5.1 Clarify the Resin Used
First, confirm whether the product uses PE, PP, ABS, PET, PVC, PA, or other materials. Different resin systems require pigment masterbatches matched with different carriers.
5.2 Clarify the Processing Technology
Injection molding, blown film, extrusion, blow molding, spinning, and other processes have different requirements for masterbatches. For example, blown film focuses more on dispersibility and film surface quality; injection molding focuses more on color difference, flowability, and surface defects; extrusion focuses more on long-term production stability.
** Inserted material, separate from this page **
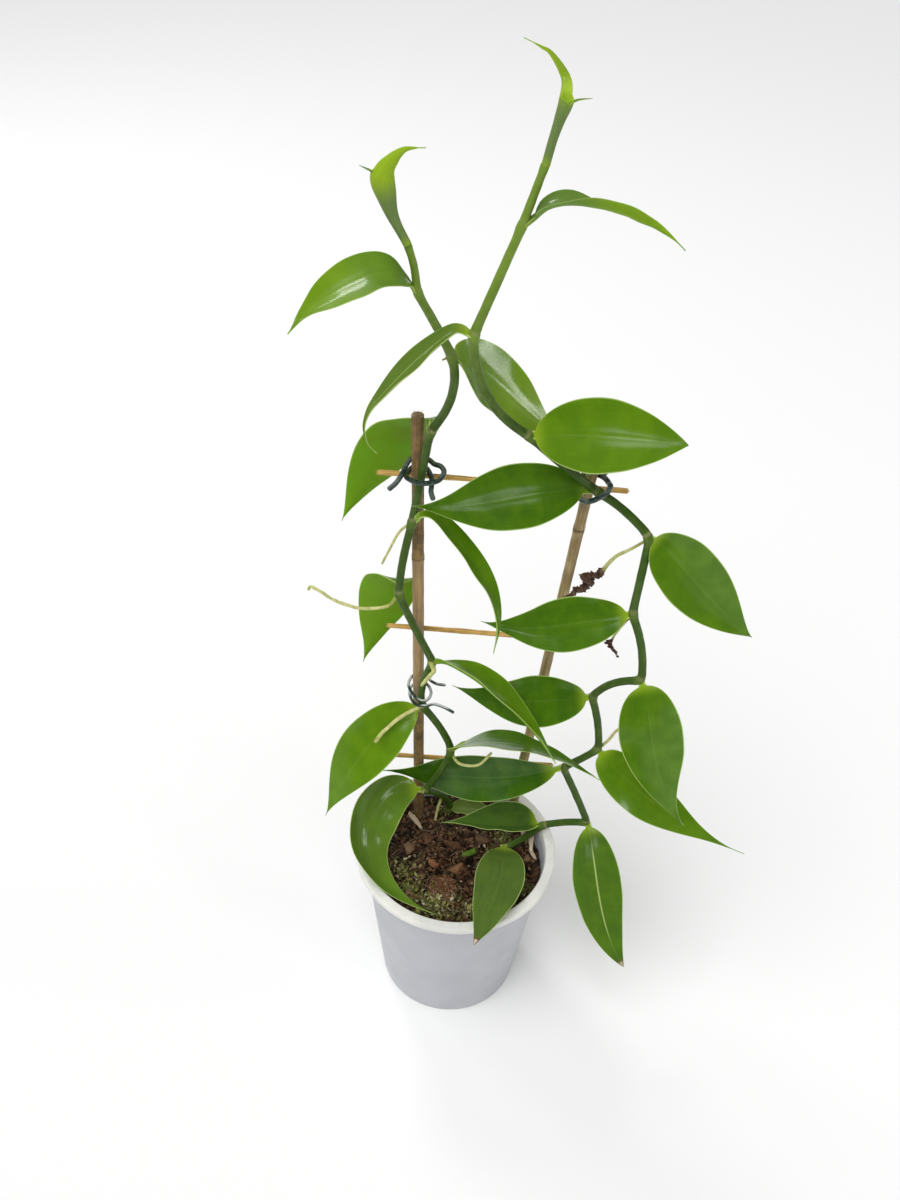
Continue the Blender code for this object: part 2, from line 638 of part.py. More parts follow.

5.3 Clarify Color Standards
It is recommended that customers provide standard color swatches, Pantone color codes, RAL color codes, or physical samples. For products with high requirements, color should be confirmed through sampling, rather than relying solely on pictures or verbal descriptions.
5.4 Define the Usage Environment
Is the product intended for indoor or outdoor use? Will it be exposed to sunlight for extended periods? Will it come into contact with high temperatures, oil, chemicals, or food? These factors will influence the selection of pigments and additives.
For example, outdoor products should focus on weather resistance and UV resistance; food packaging should prioritize safety and compliance; and high-temperature processing materials should prioritize pigment heat resistance.
5.5 Define Performance Requirements
In addition to color, factors such as hiding power, transparency, gloss, migration resistance, heat resistance, weather resistance, environmental requirements, and mechanical properties also need to be considered.
Summary
Pigment masterbatches are not only a coloring material for plastics but also a crucial tool for achieving color consistency, production stability, and quality standardization in plastic products. For plastic processing companies, selecting appropriate pigment masterbatches can effectively reduce color differences, color spots, color streaks, batch fluctuations, and production scrap issues.